Rheinische Post Duesseldorf Meerbusch
Theresa Mays letzter Versuch
Die britische Premierministerin wirbt vergeblich für ihren Brexit-Deal. Heute stimmt das Unterhaus ab. Auch viele Konservative versagen dem mit der EU ausgehandelten Vertrag die Zustimmung.
LONDON Es ergab Sinn, dass Theresa May als Ort ihrer Rede eine Fabrik in Stoke-on-Trent wählte, einer Stadt, in der 69,4 Prozent der Menschen 2016 im Referendum für den EU-Austritt gestimmt hatten. Einige Abgeordnete, sagte die Premierministerin am Montagmittag, würden alles daran setzen, „den Brexit zu verzögern oder gar zu verhindern“. Am Dienstagabend wird das Unterhaus in einer historischen Abstimmung über den Deal befinden, den May mit Brüssel ausgehandelt hat.

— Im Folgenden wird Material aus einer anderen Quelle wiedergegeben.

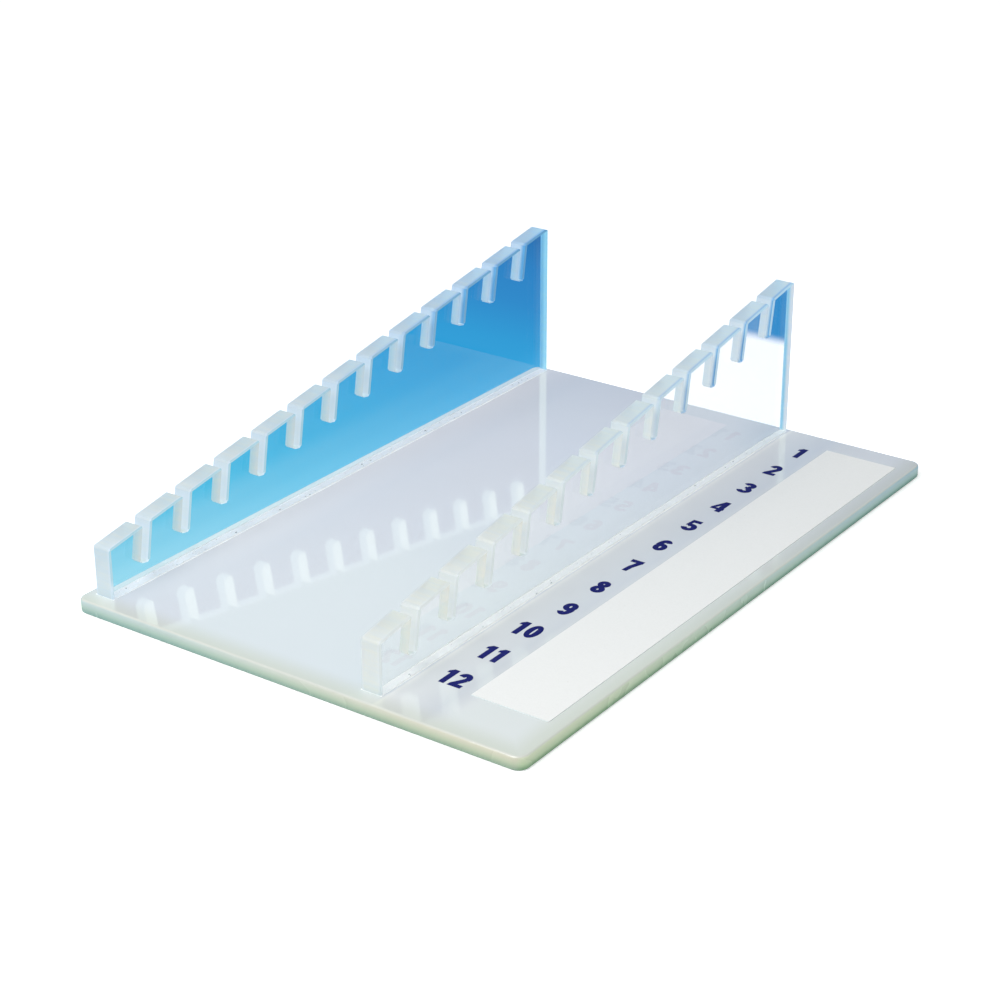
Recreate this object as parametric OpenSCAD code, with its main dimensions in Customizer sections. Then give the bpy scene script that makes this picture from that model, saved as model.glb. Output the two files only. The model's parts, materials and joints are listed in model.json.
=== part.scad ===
// Stepped slotted rack for thin flat samples.
// Two clear walls stand side by side on an opal base plate. Their top edges climb from the
// front to the back, and each wall is cut by the same row of slots, so that a slide or a card
// stands across both walls, leans back and shows its face above the one in front of it.
// A matte write-on label lies on the plate beside the right wall.
// Frame: X across the walls, Y along them towards the high end, Z up.
// The origin is at the centre of the plate's underside. Sizes are in millimetres.

/* [Slots] */
// Number of slots in each wall
slot_count = 12; // [2:1:20]
// Distance from one slot to the next, along Y
slot_pitch = 12.7; // [9:0.1:20]
// Width of a slot, square to its sides
slot_w = 2.25; // [1.2:0.05:4]
// Depth of a slot along its centre line, from the wall's top edge
slot_depth = 8.9; // [4:0.1:11]
// Angle by which the slots lean back towards the high end, in degrees
lean_angle = 9.5; // [0:0.5:20]
// Radius in the two corners of a slot's floor
slot_floor_r = 0.45; // [0.1:0.05:0.5]
// Size of the lead-in chamfers at a slot's mouth
lip = 0.45; // [0.1:0.05:1]

/* [Walls] */
// Thickness of each wall
wall_t = 5; // [3:0.1:8]
// Distance between the outer faces of the two walls, the length of a standard slide
wall_span = 76.2; // [50:0.1:120]
// Height of a wall above the plate at its low front end
low_h = 11.6; // [9:0.1:30]
// Angle by which the top edge climbs, in degrees
rise_angle = 9.5; // [0:0.5:15]
// From the wall's front end to the centre of the first slot
lead_in = 11.6; // [6:0.1:30]
// From the centre of the last slot to the wall's back end
lead_out = 11; // [6:0.1:30]
// Radius of the two corners at the ends of the top edge
tip_r = 0.9; // [0.2:0.1:3]
// Size of the small chamfers along the wall's sawn edges
edge_break = 0.35; // [0.1:0.05:0.6]

/* [Base plate] */
// Thickness of the plate
base_t = 3.2; // [2:0.1:8]
// Radius of the plate's corners, seen from above
corner_r = 2.5; // [1:0.1:8]
// Radius of the softened edges round the plate's faces
plate_edge_r = 0.6; // [0.2:0.1:0.9]
// From the plate's left edge to the left wall
side_margin = 2.3; // [0.7:0.1:20]
// From the plate's front edge to the walls
front_margin = 3.8; // [0.7:0.1:30]
// From the walls to the plate's back edge
rear_margin = 1.4; // [0.7:0.1:30]

/* [Label] */
// Width of the bare strip for the printed numbers, between the right wall and the label
number_band = 13.9; // [5:0.1:40]
// Width of the write-on label
label_w = 18.2; // [8:0.1:40]
// Thickness of the label's film
label_t = 0.12; // [0.05:0.01:0.5]
// From the label to the plate's right edge
label_margin = 3.7; // [1:0.1:20]
// How far the label starts before the first slot's line
label_lead = 1.1; // [0:0.1:10]
// How far the label runs on past the last slot's line
label_tail = 5.7; // [0:0.1:10]

/* [Hidden] */
$fn = 48;
// Length of the run of slots, from the first centre to the last
slot_run = (slot_count - 1) * slot_pitch;
// Lengths and widths that follow from the values above
wall_l = lead_in + slot_run + lead_out;
base_w = side_margin + wall_span + number_band + label_w + label_margin;
base_l = front_margin + wall_l + rear_margin;
label_l = label_lead + slot_run + label_tail;
// Places of the pieces in the part's own frame
left_wall_x = side_margin - base_w / 2;
right_wall_x = left_wall_x + wall_span - wall_t;
wall_y = front_margin - base_l / 2;
label_x = left_wall_x + wall_span + number_band;
label_y = wall_y + lead_in - label_lead;
// Segments in the rounded corner of a wall's outline
tip_steps = 6;
// How far a cutter runs past the surface that it opens
over = 1;

// Height of the top edge above the wall's foot, at y along the wall
function top_at(y) = low_h + y * tan(rise_angle);

// Points of an arc round a centre, from one angle to another
function arc(centre, radius, from, to, steps) =
    [for (i = [0:steps]) let (a = from + (to - from) * i / steps) centre + radius * [cos(a), sin(a)]];

// Height of the centre of an arc of radius tip_r that touches the top edge, at y along the wall
function tip_centre_z(y) = top_at(y) - tip_r / cos(rise_angle);

// Side view of a wall before slotting: a long wedge with two rounded upper corners
module wall_outline() {
    front_tip = arc([tip_r, tip_centre_z(tip_r)], tip_r, 180, 90 + rise_angle, tip_steps);
    back_y = wall_l - tip_r;
    back_tip = arc([back_y, tip_centre_z(back_y)], tip_r, 90 + rise_angle, 0, tip_steps);
    polygon(concat([[0, 0]], front_tip, back_tip, [[wall_l, 0]]));
}

// Stands a side view up, with its first axis along Y, its second up and its thickness along X
module stand_up(thickness) {
    rotate([90, 0, 90]) linear_extrude(height = thickness) children();
}

// Side view of one slot. Its centre line is the second axis, and it meets the top edge at zero
module slot_outline() {
    half_w = slot_w / 2;
    floor_z = -slot_depth;
    mouth_angle = rise_angle + lean_angle;
    corner_z = half_w * tan(mouth_angle);
    lip_y = half_w + lip * cos(mouth_angle);
    lip_rise = lip * sin(mouth_angle);
    // straight sides down to the corner radii
    translate([-half_w, floor_z + slot_floor_r])
        square([slot_w, slot_depth - slot_floor_r + corner_z + over]);
    // floor between the corner radii
    translate([slot_floor_r - half_w, floor_z])
        square([slot_w - 2 * slot_floor_r, 2 * slot_floor_r]);
    for (side = [-1, 1])
        translate([side * (half_w - slot_floor_r), floor_z + slot_floor_r]) circle(r = slot_floor_r);
    // lead-in chamfer on each side of the mouth
    for (side = [-1, 1])
        polygon([
            [0, side * corner_z - lip],
            [side * half_w, side * corner_z - lip],
            [side * lip_y, side * (corner_z + lip_rise)],
            [side * lip_y, corner_z + over],
            [0, corner_z + over]
        ]);
}

// Cutter along Y that chamfers an edge of material lying towards +X and -Z. Its cutting face
// crosses both faces of the wall, and the rest of the bar stays clear of them
module edge_cutter(length) {
    bar = 4 * edge_break;
    rotate([0, -45, 0]) translate([-bar / 2, -over, -edge_break / sqrt(2)])
        cube([bar, length + 2 * over, bar]);
}

// Cutter that runs down a slot at the face X = 0, and chamfers both of the slot's edges there
module slot_groove() {
    side = (slot_w / 2 + edge_break + over) * sqrt(2);
    translate([-over, 0, slot_floor_r - slot_depth]) rotate([0, 0, 45])
        translate([-side / 2, -side / 2, 0]) cube([side, side, slot_depth - slot_floor_r + over]);
}

// Repeats what is made for the wall's face at X = 0 on its other face
module on_both_faces() {
    for (side = [0, 1]) translate([side * wall_t, 0, 0]) mirror([side, 0, 0]) children();
}

// One slot's cutter: the slot itself, and the grooves that break its edges on both wall faces
module slot_cutter() {
    translate([-over, 0, 0]) stand_up(wall_t + 2 * over) slot_outline();
    on_both_faces() slot_groove();
}

// One wall, standing on its foot, with its outer left face at X = 0 and its front end at Y = 0
module slotted_wall() {
    difference() {
        stand_up(wall_t) wall_outline();
        for (i = [0:slot_count - 1])
            translate([0, lead_in + i * slot_pitch, top_at(lead_in + i * slot_pitch)])
                rotate([-lean_angle, 0, 0]) slot_cutter();
        // broken edges along the top, and up the front and back ends
        on_both_faces() {
            translate([0, 0, low_h]) rotate([rise_angle, 0, 0]) edge_cutter(wall_l / cos(rise_angle));
            rotate([90, 0, 0]) edge_cutter(top_at(0));
            translate([0, wall_l, 0]) mirror([0, 1, 0]) rotate([90, 0, 0]) edge_cutter(top_at(wall_l));
        }
    }
}

// Cross-section of the plate's rim, from the corner radius out to the softened edge
module rim_section() {
    inset = plate_edge_r;
    square([corner_r - inset, base_t]);
    translate([0, inset]) square([corner_r, base_t - 2 * inset]);
    for (z = [inset, base_t - inset])
        translate([corner_r - inset, z]) circle(r = inset);
}

// Straight stretch of rim along Y, centred, with its outer edge towards +X
module rim_bar(length) {
    rotate([90, 0, 0]) linear_extrude(height = length, center = true) rim_section();
}

// Plate in nine pieces that meet face to face: a flat core, four rims and four rounded corners
module base_plate() {
    core_w = base_w - 2 * corner_r;
    core_l = base_l - 2 * corner_r;
    color([0.86, 0.90, 0.93]) {
        translate([-core_w / 2, -core_l / 2, 0]) cube([core_w, core_l, base_t]);
        for (x = [0, 1]) mirror([x, 0, 0])
            translate([core_w / 2, 0, 0]) rim_bar(core_l);
        for (y = [0, 1]) mirror([0, y, 0])
            translate([0, core_l / 2, 0]) rotate([0, 0, 90]) rim_bar(core_w);
        for (x = [0, 1], y = [0, 1]) mirror([x, 0, 0]) mirror([0, y, 0])
            translate([core_w / 2, core_l / 2, 0]) rotate_extrude(angle = 90) rim_section();
    }
}

module left_wall() {
    color([0.62, 0.84, 0.95, 0.5]) translate([left_wall_x, wall_y, base_t]) slotted_wall();
}

module right_wall() {
    color([0.70, 0.87, 0.95, 0.5]) translate([right_wall_x, wall_y, base_t]) slotted_wall();
}

module write_on_label() {
    color([0.98, 0.98, 0.96]) translate([label_x, label_y, base_t]) cube([label_w, label_l, label_t]);
}

base_plate();
left_wall();
right_wall();
write_on_label();
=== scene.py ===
"""Looks of a stepped slotted rack for thin flat samples.

Two clear walls stand on an opal plate. Their top edges climb towards the back, and the same row
of slots is sawn in both. Numbers are printed beside the right wall, one for each slot, and a
write-on label lies beyond them. Lengths are in metres: X runs across the walls, Y along them
towards the high end, and Z up.
"""

import json
import logging
import math
import random
from dataclasses import dataclass, field
from enum import Enum
from typing import Sequence

import bmesh
import bpy
from mathutils import Matrix, Vector
from mathutils.geometry import delaunay_2d_cdt


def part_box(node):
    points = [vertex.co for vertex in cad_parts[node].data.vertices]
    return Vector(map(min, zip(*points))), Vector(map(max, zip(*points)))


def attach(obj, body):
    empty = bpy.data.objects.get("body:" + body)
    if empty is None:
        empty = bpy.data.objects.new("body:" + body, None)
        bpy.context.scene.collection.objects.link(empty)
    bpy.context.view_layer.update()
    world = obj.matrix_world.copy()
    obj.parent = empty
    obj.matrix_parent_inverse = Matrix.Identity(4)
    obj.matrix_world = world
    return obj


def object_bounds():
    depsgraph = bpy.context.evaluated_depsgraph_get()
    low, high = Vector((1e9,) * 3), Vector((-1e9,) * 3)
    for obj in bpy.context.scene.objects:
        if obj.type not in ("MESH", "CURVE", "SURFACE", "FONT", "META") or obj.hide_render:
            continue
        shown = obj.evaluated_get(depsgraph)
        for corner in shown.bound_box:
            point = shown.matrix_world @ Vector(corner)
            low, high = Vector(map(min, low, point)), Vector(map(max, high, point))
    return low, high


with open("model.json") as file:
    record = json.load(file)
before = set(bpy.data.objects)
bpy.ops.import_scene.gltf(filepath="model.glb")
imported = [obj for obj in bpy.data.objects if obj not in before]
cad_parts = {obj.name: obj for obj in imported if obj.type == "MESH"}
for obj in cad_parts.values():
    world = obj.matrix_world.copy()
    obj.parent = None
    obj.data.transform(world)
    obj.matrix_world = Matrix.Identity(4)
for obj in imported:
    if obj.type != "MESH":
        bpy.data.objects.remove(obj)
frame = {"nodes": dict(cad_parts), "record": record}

Colour = tuple[float, float, float]
Factors = tuple[float, float, float]
Pair = tuple[Colour, Colour]
Stops = tuple[tuple[float, Colour], ...]
Limits = tuple[float, float]
Point = tuple[float, float]
Patch = list[Point]
Socket = bpy.types.NodeSocket
Value = float | Colour | Socket
Inputs = dict[str | int, Value]
Shape = bmesh.types.BMesh

LOG = logging.getLogger("rack")
CAD_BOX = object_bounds()
BODY = "root"
MM = 0.001
NOISE_LIMITS = (0.3, 0.7)


class Side(Enum):
    """The two walls, by the side of the plate that they stand on."""

    LEFT = "left_wall"
    RIGHT = "right_wall"


class Slot(Enum):
    """The record's material slots."""

    OPAL = "opal_acrylic"
    CLEAR = "clear_acrylic"
    LABEL = "label_film"


# ------------------------------------------------------------------------------ shader sketching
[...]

Sollte er abgelehnt werden, warnte May, würde das einen Exit vom Brexit wahrscheinlicher machen als einen ungeregelten Austritt, ein sogenanntes No-Deal-Szenario. Wenn der Brexit nicht stattfinde, warnte May, würde das „Vertrauen der Bürger in den demokratischen Prozess und in ihre Politiker einen katastrophalen Schaden erleiden“. Am Nachmittag sagte sie im Parlament, ein Brexit ohne Abkommen hingegen berge das Risiko, dass das Land auseinanderbreche – denn dann würden die Befürworter einer schottischen Unabhängigkeit und eines Zusammenschlusses von Nordirland und Irland gestärkt.
Die dramatischen Worte waren an jene Volksvertreter gerichtet, die May noch umzustimmen versucht. Bisher sind etwa ein halbes Dutzend Abgeordnete der Konservativen und vielleicht noch einmal so viele Angehörige der Opposition bereit, ihren Widerstand gegen Mays Brexit-Deal aufzugeben. Aber das wird bei Weitem nicht reichen. Zu viele Mitglieder ihrer eigenen Regierungsfraktion haben öffentlich angekündigt, den Deal niederzustimmen. Die Frage ist nicht, ob der Austrittsvertrag abgelehnt, sondern wie deutlich die Niederlage ausfallen wird.
Auch die Schützenhilfe, die May von Brüssel erbeten hat, wird daran kaum etwas ändern können. Die Präsidenten der EU-Kommission und des Europäischen Rates, Jean-Claude Juncker und Donald Tusk, haben am Montag einen gemeinsamen Brief an die Premierministerin geschrieben, in dem sie versuchten, Bedenken gegen den Deal auszuräumen. Knackpunkt ist der sogenannte irische Backstop, der eine harte Grenze auf der irischen Insel verhindern soll. Diese Auffanglösung sieht vor, dass ganz Großbritannien in der Zollunion bleibt. Sie soll aber, so die beiden Präsidenten, möglichst nicht aktiviert werden und wenn doch, dann nur „vorübergehend“gelten. Das wird die Hardliner nicht überzeugen können.
May hat Gründe, vor einem „No Brexit“zu warnen. Zuletzt wurde immer deutlicher, wie schwach mittlerweile ihre Regierung ist. Genügend Mitglieder ihrer Fraktion hatten mit der Opposition gestimmt, um May zu verwehren, nach einem Verlust der Abstimmung über ihren Deal auf Zeit zu spielen. Jetzt muss sie nach drei Sitzungstagen, also voraussichtlich am kommenden Montag, ihren Plan B vorstellen.
Sollte der auf einen vertragslosen Zustand zusteuern, haben Abgeordnete ebenfalls Pläne. Sie wollen die Geschäftsordnung des Parlaments ändern, um Hinterbänklern zu erlauben, selbst Gesetze einbringen zu können. Damit wäre ein Weg gefunden, ein zweites Referendum in die Wege zu leiten. May würde das Heft aus der Hand genommen, und in einer zweiten Volksbefragung könnten sich die Briten für einen Verbleib in der Europäischen Union aussprechen. Zu einer „People‘s Vote“könnte es dann kommen, wenn Labour sie unterstützt. Das ist bislang offen.